Paper wasps can recognize each others’ faces, researchers report. This ability is separate from the wasps’ more general capacity to distinguish shapes and patterns, and it seems to be a specialized skill that evolves independently in various lineages of social animals, including humans.

Paper wasps, or Polistes fuscatus, are often known for their delicate, honeycomb-like nests. They live in colonies with multiple queens, so the offspring of each queen work together. Michael Sheehan and Elizabeth Tibbetts of the University of Michigan hypothesized that these wasps would be able to learn to identify images of faces faster and more accurately than other types of images.

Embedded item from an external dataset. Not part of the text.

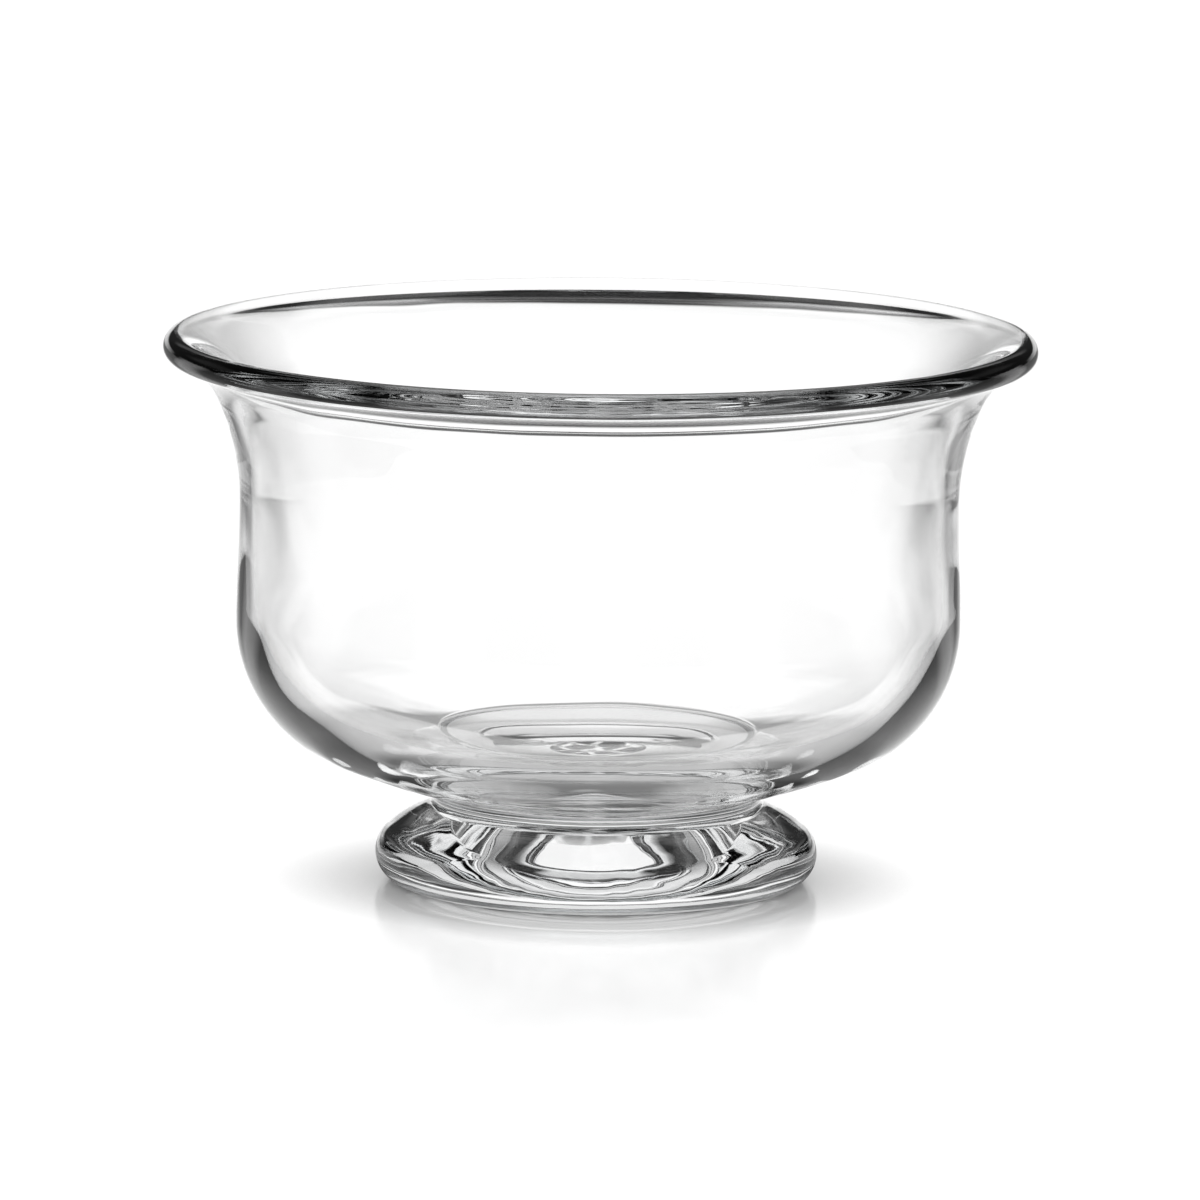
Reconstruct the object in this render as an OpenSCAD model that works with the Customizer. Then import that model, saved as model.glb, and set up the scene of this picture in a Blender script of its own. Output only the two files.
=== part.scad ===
// A hand-blown glass bowl with a flared, fire-polished rim, standing on a foot of
// applied glass. The underside of the foot keeps the mark of the pontil rod that
// held the bowl while its rim was finished.
// Millimetres, +Z up. The origin is on the table, under the centre of the foot.

/* [Bowl] */
// Outside diameter of the rim
rim_diameter = 203; // [190:1:220]
// Height from the table to the top of the rim
overall_height = 128.5; // [120:1:140]
// Thickness of the rounded rim
rim_thickness = 6.3; // [5:0.1:7.5]
// Angle between the flare and the vertical where it meets the rim
rim_tilt = 75; // [55:1:80]
// Outside radius of the gentle curve of the flare, above the waist
flare_radius = 57; // [45:1:70]
// Outside radius of the sharper curve under the rim, as a share of the flare's reach
lip_share = 1; // [0.7:0.05:1.1]
// Outside diameter at the belly, as a share of the rim's diameter
belly_share = 0.83; // [0.79:0.005:0.86]
// Height of the belly above the table
belly_height = 61.4; // [57:1:66]
// How far the side draws in from the belly to the waist, under the flare
waist_draw = 0.6; // [0:0.1:3]
// Thickness of the side
wall_thickness = 4; // [3:0.1:5.5]
// Outside radius of the corner, as a share of the height from the foot to the belly
corner_share = 0.867; // [0.75:0.01:0.93]
// Inside radius of the corner, as a share of its outside radius
inner_corner_share = 0.887; // [0.8:0.01:0.95]
// Height of the centre of the inner corner above the belly
inner_corner_lift = 3.1; // [1:0.1:5]
// Thickness of the bowl's own glass over the middle of the foot
floor_thickness = 1.5; // [1:0.1:6]

/* [Foot] */
// Diameter of the foot at its widest
foot_diameter = 103; // [94:0.2:112]
// Height of the underside of the bowl at the neck
foot_height = 21.6; // [18:0.2:23]
// Diameter of the neck between the foot and the bowl
neck_diameter = 76.2; // [70:0.2:84]
// Radius of the rounded edge of the foot
foot_edge_radius = 6.9; // [6:0.1:8]
// Height of the widest place of the foot, as a share of that radius
foot_widest_share = 0.98; // [0.8:0.01:0.98]
// Radius of the swelling shoulder, between the edge and the neck
shoulder_radius = 34; // [26:1:50]
// Height where the shoulder would reach the neck, as a share of the foot's height
shoulder_share = 0.838; // [0.78:0.002:0.87]
// Radius of the rounded groove round the neck
groove_radius = 2.4; // [1.8:0.1:3]

/* [Underside] */
// Diameter of the hollow in the underside of the foot
hollow_diameter = 58; // [48:1:70]
// Depth of the hollow at its centre
hollow_depth = 5; // [3.5:0.5:7]
// Diameter of the broken glass that the pontil rod left
mark_diameter = 26; // [18:1:34]
// Thickness of that glass
mark_thickness = 2.4; // [1.6:0.2:3]
// Number of shell-shaped chips in its broken face
mark_chips = 5; // [3:1:7]

/* [Hidden] */
// Facets of a full turn, and steps along each curve of an outline
$fn = 180;
curve_steps = 16;

rim_r = rim_diameter / 2;
bead_r = rim_thickness / 2;
belly_r = rim_r * belly_share;
waist_r = belly_r - waist_draw;
neck_r = neck_diameter / 2;
foot_r = foot_diameter / 2;
hollow_r = hollow_diameter / 2;
mark_r = mark_diameter / 2;

// The centre of the rounded rim
bead_centre = [rim_r - bead_r, overall_height - bead_r];

// Where two circles cross, on the left of the way from the first centre to the second
function meet(first, first_radius, second, second_radius) =
    let (gap = norm(second - first), way = (second - first) / gap)
    let (along = (pow(first_radius, 2) - pow(second_radius, 2) + pow(gap, 2)) / (2 * gap))
    first + along * way + sqrt(pow(first_radius, 2) - pow(along, 2)) * [-way.y, way.x];

// The bottom of the bowl is a ball's cap, centred on the axis. It passes through
// the top of the neck and runs smoothly into the corner.
corner_rise = belly_height - foot_height;
corner_radius = corner_rise * corner_share;
corner_centre = [belly_r - corner_radius, belly_height];
cap_term = pow(neck_r, 2) + pow(corner_radius, 2) - pow(corner_centre.x, 2) - pow(corner_rise, 2);
cap_spread = pow(corner_rise, 2) - pow(corner_radius, 2);
cap_rise = (-cap_term * corner_rise
    + corner_radius * sqrt(pow(cap_term, 2) + 4 * pow(neck_r, 2) * cap_spread)) / (2 * cap_spread);
cap_centre = [0, foot_height + cap_rise];
cap_radius = norm([neck_r, cap_rise]);

// The foot's rounded edge, and the shoulder that swells from it up to the neck
edge_centre = [foot_r - foot_edge_radius, foot_edge_radius * foot_widest_share];
shoulder_centre = meet(edge_centre, shoulder_radius - foot_edge_radius,
    [neck_r, foot_height * shoulder_share], shoulder_radius);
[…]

The researchers also predicted that a closely related species, Polistes metricus, whose nests have just a single queen, would not have this particular facility for face learning.

Sheehan and Tibbetts trained both types of wasps to discriminate between two images, using a T-shaped maze whose entire floor was electrified, except for a safety zone in one arm of the maze. One of the two images—sometimes a wasp face, sometimes another image—was consistently placed in the safety zone, though the location of the safety zone itself varied from one trial to another.

The paper wasps learned to identify the “safe” faces faster than other images associated with the safety zone, and they did so faster than P. metricus. The authors note that wasps and mammals have dramatically different eyes and neural structures, but both groups have independently evolved the ability to recognize the faces of other individuals in their species.

The research appears in the 2 December issue of Science.